I’m often going on about time, what a precious resource it is, how it seems to bend with our mood or what we’re doing, so much so that I’m not going to link a few of my posts on it, since you’re probably finding the topic a little wearisome. Stay with me for a minute though.

I think we’re all conscious of the fact that time flies and our lives go past in a blur, a blur which accelerates as we age. If you think back to a thousand years ago, the year 1019, it seems an impossibly long time ago. That depends, though, on how you frame it. Think about your parents and your grandparents. Then think back another 28 or 38 generations, which doesn’t sound much. It’s not that far back, is it? Even though there are probably only 50 people on the planet who know their ancestors that far back, and they probably wear crowns in their day job, 30 to 40 generations feels like a short span to me.

It’s only when you work back in time and compare the paltry millennium to the creation of the solar system and the planets that you realise how mind-bogglingly massive the dimension is. One million years is about 40,000 generations ago, an incomparably vast amount of time. Trillions and trillions of seconds gone by, trillions more to come, each one elapsing in the blink of an eye.

We’re getting into the area of the infiniteness and indivisibility of time here, which usually starts to make my brain hurt, but my point here is that length of time and speed of time are indelibly coloured by our own experiences and perception of them. And that for me, is, if not quite a paradox, certainly interesting. Making a mental note to get out more…

My Dad had several memorable phrases that you hardly ever hear these days, and even back then they would probably be viewed as fairly antiquated.

One of his favourites was to tell me I was ‘hoist by your own petard’. I never really knew what it meant, except that I was kind of the victim of my own devious plan.

Apparently, according to the good folks at wikipedia, the actual phrase is ‘hoist with his own petard’, from Bill Shakespeare’s Hamlet. It means to be blown up by your own bomb, petard being the bomb part. It has, or had, come to be used proverbially, when something to you try to do to bite someone ends up biting you back.

Fantastic! It came to me the other day, though I can’t remember how my brain accessed it. I do need to start getting it into everyday conversation, if at all possible.

Deck or doc, which are you? Slide deck or word document?

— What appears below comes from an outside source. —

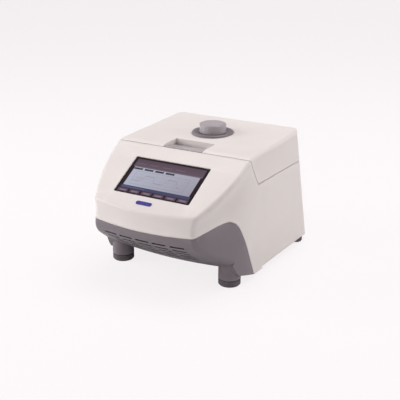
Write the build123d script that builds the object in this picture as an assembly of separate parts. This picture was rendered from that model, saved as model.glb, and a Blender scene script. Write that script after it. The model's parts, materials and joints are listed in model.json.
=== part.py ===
from build123d import *
from math import copysign, cos, exp, radians, sin, sqrt, tan
import os

# A 96-well gradient thermal cycler for the bench, in millimetres.
# +X is the operator's right, +Y is the back, +Z is up.
# The origin is on the bench under the middle of the case.

# --- Case envelope ---
NOSE_Y = -196.5  # foremost point of the bowed front
BASE_Z = 8.0  # underside of the case above the bench
WALL = 3.0
SLOPE_DEG = 30.3  # display slope
SLOPE_Y, SLOPE_Z = -126.5, 183.8  # middle of the display slope
TOP_RISE_DEG = 2.4  # the top climbs gently to the back
REAR_TOP_Y, REAR_TOP_Z = 150.5, 233.0
REAR_LEAN_DEG = 12.6
BOW_R = 560.0  # plan radius of the bowed front
FOLD_R = 45.0
REAR_TOP_R = 10.0
REAR_FOOT_R = 16.0
NOSE_CORNER_R = 12.0
REAR_CORNER_R = 35.0
CREST_R = 7.0
SKIRT_X = 114.0  # inner edge of the solid skirt beside each leg
PARTING = 0.4  # gap between neighbouring mouldings

# --- Flared sides ---
WIDEST_Y = -55.0  # in front of this the sides curve in towards the nose
SIDE_R = 236.0  # plan radius of that curve
CREST_HALF_WIDTH = 139.5
WAIST_HALF_WIDTH = 138.8
SHOULDER_HALF_WIDTH = 139.5
FOOT_HALF_WIDTH = 140.8
REAR_HALF_WIDTH = 137.4
SCOOP_DEPTH = 12.0
SCOOP_Y = -118.0

# --- Lid ---
LID_Z = 172.6  # parting height of the lid
LID_FRONT = (-31.0, -62.0)  # y of the lid's front edge at its foot and at the top
LID_GAP = 1.0
HINGE_Y, HINGE_Z = 159.2, 171.0
BARREL_R = 6.2
PIN_R = 2.0
KNUCKLE = (60.3, 99.7)  # housing knuckles, either side
BARREL_END = 121.0
PIN_END = 112.0
KNOB_Y = 48.0
COVER_BOLTS = [(x, y) for x in (-112.0, 112.0) for y in (-10.0, 112.0)]

# --- Sample block ---
BLOCK_Y = 48.0
BLOCK_W, BLOCK_D, BLOCK_H = 116.0, 80.0, 20.0
BLOCK_Z = 166.0
PITCH = 9.0
WELL_R = 3.1
DECK_Z = 165.0
DECK_T = 3.0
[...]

How do you prefer to get your information? Sometimes it depends on the type of information you’re getting. I’m a fairly visual person, and I like to be able to short-cut the information acquisition process and zero in on what I want. This is hard to do with a doc(ument), unless it’s well laid out and sign-posted. If I’m clicking on a web page link to learn more, I prefer a web page to a 2-minute or 3-minute video. I can scan the headings of a web page in a few seconds, rather than sit through something for a few minutes, or jump ahead and risk missing the nuggets.

I’m therefore a deck guy. By this I mean a slide deck. I find this kind of ironic since I’m better myself at creating words than pictures. I generally delegate the pictures to someone who’s good at pictures.

Some people are doc people. They prefer to absorb the information in a word-processed document to a slide or picture presenting document. They like the detail. They want to pour over it, or at least have the option to at a later stage if they need to.

Ask yourself this: when was the last time you said to your customer or your audience, ‘how would you like this information, by deck or doc?’ Even though some types of information are better presented in one format over another, your customer’s or audience’s preferences are important.